The wall opposite her had a large Crucifix and she would often stare at it and refer to Jesus as "that beautiful Jesus" as the best description possible for Him. The local priest would bring the Eucharist to her each morning as well as each noon and night at her request for she believed it bought her closer to Jesus. People who visited her often recited rosaries with her in Latin and countless others came to see her to ask her for advice. Her response would be to urge courage and hope.

The Sisters of the Sacred Heart - whom the baroness Scoppa had allowed to settle in her vacant palace - made her a "sister" and had a special reverence and love for her. To that end the order covered her head with the order's black veil and she became known as the "Little Sister of Saint Bruno". The nuns too took care of her and helped to both comb and bathe her. The local parish priest and the Redemptorist fathers also visited her and oversaw her spiritual care and guidance. In 1915 she dedicated herself to God through private vows with the permission of the parish priest.

===Death and burial===
Samà died in the morning on 27 May 1953 while three women were at her bedside reciting litanies to the Blessed Mother; her gaze upon her death was at the Crucifix on the opposite wall and her last words were the names of Jesus and His mother. Upon her death she had no visible bedsores and her skin was both smooth and unblemished. Her remains were dressed in a white linen dress and carried in a procession through the streets in an open casket before their interment following her funeral on 29 May. Upon her death the parish priest wrote in the margins of her death certificate that Samà had "died in the concept of holiness". On 3 August 2003 her remains were relocated from the chapel of the Sisters of the Sacred Heart to a new special tomb constructed in the church of Santi Pietro e Paolo.

==Beatification==
The Calabrian episcopate voiced their approval in launching the cause for the canonization for Samà after a favorable vote was taken on 20 April 2007. The diocesan investigation opened in the Catanzaro-Squillace archdiocese on 5 August 2007 and later concluded on 2 March 2009. But the formal introduction to the cause came under Pope Benedict XVI on 29 September 2007 after she was titled as a Servant of God and the Congregation for the Causes of Saints issued an edict declaring "nihil obstat" (no objections to the cause). But the C.C.S. requested that another investigation into Samà's life be undertaken and the process was opened on 20 October 2011 and was closed a couple of months later on 31 January 2012. The C.C.S. later validated these two processes in Rome on 9 June 2012.
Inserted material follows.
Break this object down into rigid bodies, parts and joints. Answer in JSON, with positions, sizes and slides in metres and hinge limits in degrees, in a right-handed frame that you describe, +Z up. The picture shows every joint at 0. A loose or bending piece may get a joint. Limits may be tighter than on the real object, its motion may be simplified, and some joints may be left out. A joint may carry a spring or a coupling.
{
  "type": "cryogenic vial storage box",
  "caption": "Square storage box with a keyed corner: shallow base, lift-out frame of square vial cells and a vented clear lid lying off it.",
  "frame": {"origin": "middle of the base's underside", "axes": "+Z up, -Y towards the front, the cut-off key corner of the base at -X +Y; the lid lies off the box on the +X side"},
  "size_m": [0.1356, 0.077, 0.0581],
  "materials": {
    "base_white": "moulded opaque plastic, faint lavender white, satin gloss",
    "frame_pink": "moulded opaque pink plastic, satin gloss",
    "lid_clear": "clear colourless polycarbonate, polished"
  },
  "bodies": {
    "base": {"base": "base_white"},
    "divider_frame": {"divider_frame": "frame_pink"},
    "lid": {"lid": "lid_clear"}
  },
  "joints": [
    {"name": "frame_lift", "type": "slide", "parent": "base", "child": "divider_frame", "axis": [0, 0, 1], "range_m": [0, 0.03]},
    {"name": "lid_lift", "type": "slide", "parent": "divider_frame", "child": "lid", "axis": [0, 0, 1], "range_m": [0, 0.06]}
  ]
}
The postulation drafted and later submitted the Positio dossier to the C.C.S. officials on 15 September 2014 for evaluation with nine theologians approving the cause on 21 June 2016 after having assessed the dossier. The cardinal and bishop members of the C.C.S. approved the cause later on 5 December 2017. Samà became titled as Venerable on 18 December 2017 after Pope Francis confirmed that she had lived a model life of heroic virtue.
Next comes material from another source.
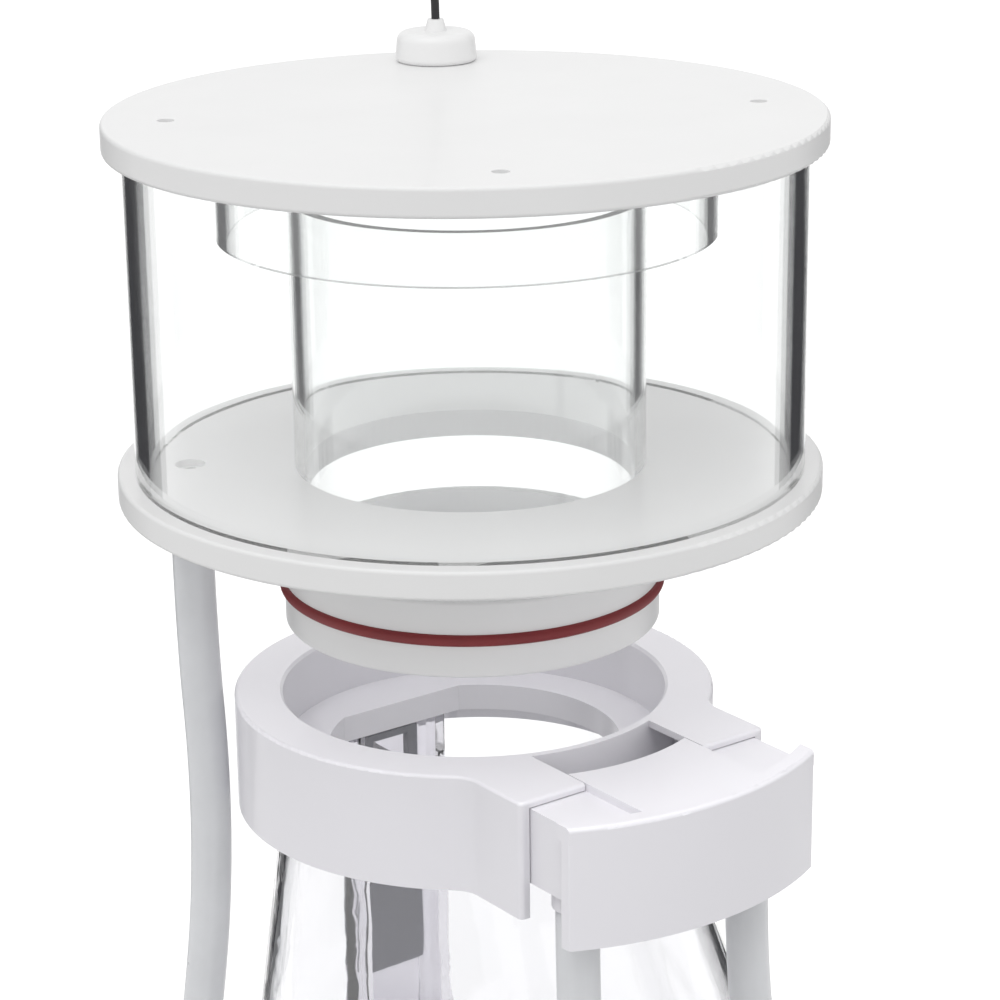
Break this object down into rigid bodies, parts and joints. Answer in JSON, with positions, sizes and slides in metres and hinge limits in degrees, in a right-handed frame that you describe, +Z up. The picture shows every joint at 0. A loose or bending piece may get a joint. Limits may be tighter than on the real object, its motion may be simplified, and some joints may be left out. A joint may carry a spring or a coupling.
{
  "type": "protein skimmer",
  "caption": "Sump protein skimmer with a lift-off clear collection cup, sealed spigot, oblique clear chamber, slide-out air silencer and needle-wheel pump.",
  "frame": {"origin": "on the floor under the axis of the chamber's neck and the cup", "axes": "+Z up, -Y towards the silencer and the pump, X the mirror direction of the body"},
  "size_m": [0.209, 0.3832, 0.5589],
  "materials": {
    "white_body": "moulded glossy white",
    "white_cup": "glossy white sheet",
    "clear_acrylic": "clear polished acrylic",
    "grey_acrylic": "smoked grey acrylic",
    "rubber": "matte",
    "nylon": "satin",
    "foam": "open-cell foam",
    "pump_black": "fine matte",
    "pump_white": "moulded satin",
    "bush": "polished",
    "ceramic_shaft": "polished",
    "magnet": "coated",
    "red_seal": "silicone seal",
    "white_hose": "translucent white silicone",
    "float_black": "foamed plastic",
    "cable": "soft sheath",
    "wheel_red": "satin"
  },
  "bodies": {
    "body": {"base_plate": "white_body", "rubber_feet": "rubber", "foot_screws": "nylon", "lower_chamber": "clear_acrylic", "chamber_ring": "white_body", "chamber_cone": "clear_acrylic", "outlet_spout": "clear_acrylic", "outlet_channel": "clear_acrylic", "bubble_plate": "white_body", "plate_pillars": "white_body", "collar": "white_body", "pump_motor": "pump_black", "pump_cradle": "white_body", "shaft_bushes": "bush", "cover_screws": "nylon", "cable_gland": "pump_black", "volute_left": "pump_white", "volute_right": "pump_white", "volute_cover_left": "pump_white", "volute_cover_right": "pump_white", "air_hose_left": "white_hose", "air_hose_right": "white_hose"},
    "silencer": {"silencer_box": "white_body", "silencer_lid": "white_body", "silencer_foam": "foam", "air_barbs": "white_body"},
    "rotor": {"rotor_shaft": "ceramic_shaft", "rotor_magnet": "magnet", "needle_wheel_left": "wheel_red", "needle_wheel_right": "wheel_red"},
    "gate": {"gate_plate": "grey_acrylic", "gate_knob": "nylon"},
    "cup": {"cup_base": "white_cup", "cup_tube": "clear_acrylic", "riser_tube": "clear_acrylic", "spigot": "white_cup", "spigot_oring": "red_seal", "drain_barb": "white_cup", "drain_hose": "white_hose", "drain_plug": "nylon"},
    "lid": {"lid": "white_cup", "splash_ring": "clear_acrylic", "sensor_cap": "white_cup", "sensor_stem": "nylon", "sensor_cable": "cable", "sensor_hank": "cable", "sensor_plug": "pump_black"},
    "float": {"sensor_float": "float_black"}
  },
  "joints": [
    {"name": "cup_lift", "type": "slide", "parent": "body", "child": "cup", "axis": [0, 0, 1], "range_m": [-0.0397, 0.06]},
    {"name": "lid_lift", "type": "slide", "parent": "cup", "child": "lid", "axis": [0, 0, 1], "range_m": [0, 0.06]},
    {"name": "float_rise", "type": "slide", "parent": "lid", "child": "float", "axis": [0, 0, 1], "range_m": [0, 0.0135]},
    {"name": "silencer_slide", "type": "slide", "parent": "body", "child": "silencer", "axis": [0, -1, 0], "range_m": [-0.015, 0.02], "deforming": ["air_hose_left", "air_hose_right"]},
    {"name": "rotor_spin", "type": "hinge", "parent": "body", "child": "rotor", "pos_m": [0, -0.172, 0.052], "axis": [1, 0, 0], "continuous": true},
    {"name": "gate_slide", "type": "slide", "parent": "body", "child": "gate", "axis": [0, 0, 1], "range_m": [-0.016, 0]}
  ]
}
Her beatification depends upon one miracle receiving papal approval; the miracle needs to be a healing that both science and medicine fail to explain. There was one such case reported in Genoa which led to Cardinal Angelo Bagnasco overseeing a diocesan investigation into the case from 1 November 2008 until 23 October 2009. Medical experts approved this miracle in December 2019 as did theologians in the months following in addition to the C.C.S. members. Pope Francis signed a decree on 10 July 2020 confirming this healing as a miracle therefore enabling for Samà to be beatified in Catanzaro on 3 October 2021. The current postulator for the cause is the Capuchin friar Carlo Calloni.